**** Rows

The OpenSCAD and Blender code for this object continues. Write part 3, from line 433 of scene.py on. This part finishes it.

********
**** Rows

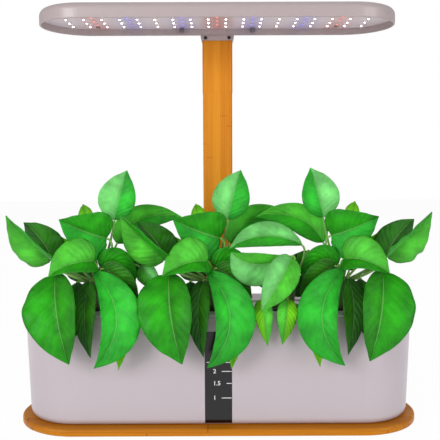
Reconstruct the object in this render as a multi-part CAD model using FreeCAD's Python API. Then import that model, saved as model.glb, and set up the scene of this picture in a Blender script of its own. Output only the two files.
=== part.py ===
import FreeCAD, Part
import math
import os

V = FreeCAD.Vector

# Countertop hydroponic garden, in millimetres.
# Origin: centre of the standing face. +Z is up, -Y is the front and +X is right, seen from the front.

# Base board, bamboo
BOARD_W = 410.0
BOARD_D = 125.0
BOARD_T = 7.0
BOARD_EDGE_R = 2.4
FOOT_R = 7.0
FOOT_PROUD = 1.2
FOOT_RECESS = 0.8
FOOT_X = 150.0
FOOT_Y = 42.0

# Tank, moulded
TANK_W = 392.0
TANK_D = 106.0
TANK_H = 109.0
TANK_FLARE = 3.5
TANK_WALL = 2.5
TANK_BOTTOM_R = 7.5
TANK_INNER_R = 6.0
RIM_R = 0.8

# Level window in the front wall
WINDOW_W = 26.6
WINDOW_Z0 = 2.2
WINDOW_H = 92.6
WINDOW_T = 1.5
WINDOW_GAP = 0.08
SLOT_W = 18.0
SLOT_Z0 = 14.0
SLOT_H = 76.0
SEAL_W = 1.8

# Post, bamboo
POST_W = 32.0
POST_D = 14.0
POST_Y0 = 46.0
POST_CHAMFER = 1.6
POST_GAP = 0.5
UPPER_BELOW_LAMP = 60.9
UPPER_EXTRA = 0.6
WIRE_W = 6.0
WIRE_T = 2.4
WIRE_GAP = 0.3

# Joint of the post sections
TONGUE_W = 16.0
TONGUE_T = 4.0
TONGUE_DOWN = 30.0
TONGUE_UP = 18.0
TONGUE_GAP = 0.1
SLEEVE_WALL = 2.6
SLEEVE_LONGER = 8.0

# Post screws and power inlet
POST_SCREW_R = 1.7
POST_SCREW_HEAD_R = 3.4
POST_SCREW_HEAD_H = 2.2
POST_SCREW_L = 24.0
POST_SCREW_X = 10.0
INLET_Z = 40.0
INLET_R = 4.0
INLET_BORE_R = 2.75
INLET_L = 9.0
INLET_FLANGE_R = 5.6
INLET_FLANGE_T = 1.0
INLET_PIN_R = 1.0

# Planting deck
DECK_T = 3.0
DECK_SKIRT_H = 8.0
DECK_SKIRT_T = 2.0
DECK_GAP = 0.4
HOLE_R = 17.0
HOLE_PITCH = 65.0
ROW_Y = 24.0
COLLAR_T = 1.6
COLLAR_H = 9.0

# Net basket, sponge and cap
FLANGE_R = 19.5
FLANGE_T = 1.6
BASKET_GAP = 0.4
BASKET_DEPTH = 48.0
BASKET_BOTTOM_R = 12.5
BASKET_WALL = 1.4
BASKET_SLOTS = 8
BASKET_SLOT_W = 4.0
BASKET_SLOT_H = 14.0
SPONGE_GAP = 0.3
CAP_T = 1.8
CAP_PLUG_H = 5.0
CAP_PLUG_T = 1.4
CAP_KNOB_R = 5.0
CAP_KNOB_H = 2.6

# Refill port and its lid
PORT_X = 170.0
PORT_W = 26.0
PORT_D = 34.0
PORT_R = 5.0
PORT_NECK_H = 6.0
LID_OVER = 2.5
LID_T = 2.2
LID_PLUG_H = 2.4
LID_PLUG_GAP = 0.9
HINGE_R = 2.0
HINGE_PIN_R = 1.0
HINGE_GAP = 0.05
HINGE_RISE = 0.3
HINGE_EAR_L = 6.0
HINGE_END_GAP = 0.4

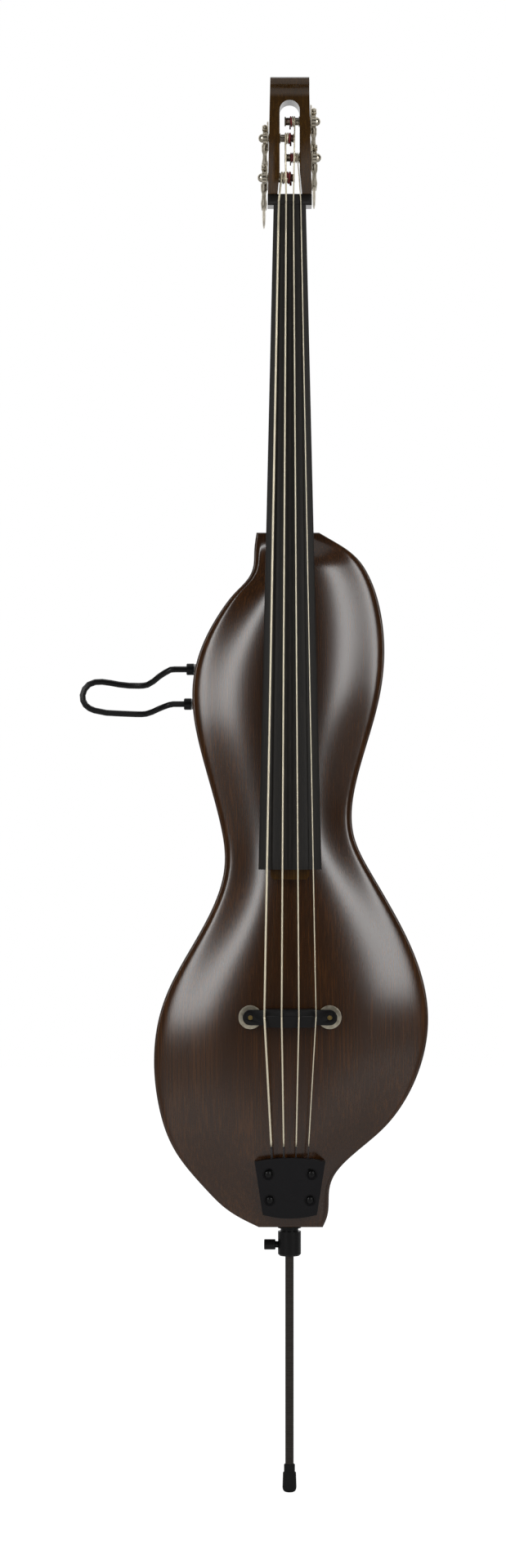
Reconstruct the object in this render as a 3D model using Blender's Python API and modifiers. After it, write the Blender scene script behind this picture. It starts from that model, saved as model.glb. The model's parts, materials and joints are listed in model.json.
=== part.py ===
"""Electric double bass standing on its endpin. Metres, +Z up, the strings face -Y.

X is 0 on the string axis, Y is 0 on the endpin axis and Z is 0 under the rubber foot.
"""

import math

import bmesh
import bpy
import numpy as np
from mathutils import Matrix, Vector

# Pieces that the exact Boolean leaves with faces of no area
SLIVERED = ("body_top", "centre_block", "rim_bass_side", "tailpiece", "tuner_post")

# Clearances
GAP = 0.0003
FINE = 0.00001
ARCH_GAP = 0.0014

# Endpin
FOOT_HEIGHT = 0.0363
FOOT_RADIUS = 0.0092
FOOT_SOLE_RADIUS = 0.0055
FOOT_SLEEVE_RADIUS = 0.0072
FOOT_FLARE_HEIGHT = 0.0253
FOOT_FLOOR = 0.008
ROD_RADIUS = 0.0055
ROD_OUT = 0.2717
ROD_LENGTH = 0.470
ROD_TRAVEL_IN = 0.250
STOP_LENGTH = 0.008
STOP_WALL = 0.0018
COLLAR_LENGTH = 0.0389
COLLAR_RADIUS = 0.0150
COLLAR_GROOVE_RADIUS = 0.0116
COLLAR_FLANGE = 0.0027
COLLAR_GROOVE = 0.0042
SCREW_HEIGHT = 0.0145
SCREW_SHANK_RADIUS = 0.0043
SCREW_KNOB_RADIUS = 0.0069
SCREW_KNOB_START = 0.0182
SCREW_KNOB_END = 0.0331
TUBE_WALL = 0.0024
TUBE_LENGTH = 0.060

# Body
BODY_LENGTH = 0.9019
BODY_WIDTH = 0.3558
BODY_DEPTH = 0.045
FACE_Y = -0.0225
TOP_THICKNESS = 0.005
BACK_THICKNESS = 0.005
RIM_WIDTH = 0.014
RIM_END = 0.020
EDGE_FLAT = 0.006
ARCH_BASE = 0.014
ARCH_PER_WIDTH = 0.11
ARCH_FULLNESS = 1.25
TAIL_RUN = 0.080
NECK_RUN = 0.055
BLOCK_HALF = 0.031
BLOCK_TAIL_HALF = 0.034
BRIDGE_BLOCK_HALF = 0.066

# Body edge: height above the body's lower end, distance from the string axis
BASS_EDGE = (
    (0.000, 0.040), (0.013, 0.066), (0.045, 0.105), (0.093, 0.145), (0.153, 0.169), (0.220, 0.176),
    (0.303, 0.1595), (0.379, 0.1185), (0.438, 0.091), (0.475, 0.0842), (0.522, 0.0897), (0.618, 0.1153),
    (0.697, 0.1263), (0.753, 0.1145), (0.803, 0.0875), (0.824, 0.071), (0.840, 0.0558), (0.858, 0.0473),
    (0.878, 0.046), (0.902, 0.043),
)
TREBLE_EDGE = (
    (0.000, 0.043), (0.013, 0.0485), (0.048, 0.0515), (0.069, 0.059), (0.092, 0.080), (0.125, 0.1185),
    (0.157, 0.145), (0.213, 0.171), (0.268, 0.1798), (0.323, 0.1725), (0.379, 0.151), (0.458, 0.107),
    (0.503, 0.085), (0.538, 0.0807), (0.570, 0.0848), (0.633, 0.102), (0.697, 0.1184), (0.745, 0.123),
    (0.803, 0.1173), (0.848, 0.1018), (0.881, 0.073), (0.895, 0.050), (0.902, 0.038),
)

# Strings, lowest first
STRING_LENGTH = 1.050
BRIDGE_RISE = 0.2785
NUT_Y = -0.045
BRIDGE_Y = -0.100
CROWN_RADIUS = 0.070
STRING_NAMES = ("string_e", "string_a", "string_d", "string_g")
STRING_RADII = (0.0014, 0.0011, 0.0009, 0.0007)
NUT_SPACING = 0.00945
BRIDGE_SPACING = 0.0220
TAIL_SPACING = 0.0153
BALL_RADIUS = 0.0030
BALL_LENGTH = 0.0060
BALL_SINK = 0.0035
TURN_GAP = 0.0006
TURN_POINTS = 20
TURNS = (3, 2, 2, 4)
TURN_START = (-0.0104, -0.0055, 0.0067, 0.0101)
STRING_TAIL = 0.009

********

Task goal:
Start at the line with "Reconstruct the object in this render as a 3D", stop at the line with "from mathutils import Matrix, Vector", and return every line in that stretch exactly, those two included.

The result:
Reconstruct the object in this render as a 3D model using Blender's Python API and modifiers. After it, write the Blender scene script behind this picture. It starts from that model, saved as model.glb. The model's parts, materials and joints are listed in model.json.
=== part.py ===
"""Electric double bass standing on its endpin. Metres, +Z up, the strings face -Y.

X is 0 on the string axis, Y is 0 on the endpin axis and Z is 0 under the rubber foot.
"""

import math

import bmesh
import bpy
import numpy as np
from mathutils import Matrix, Vector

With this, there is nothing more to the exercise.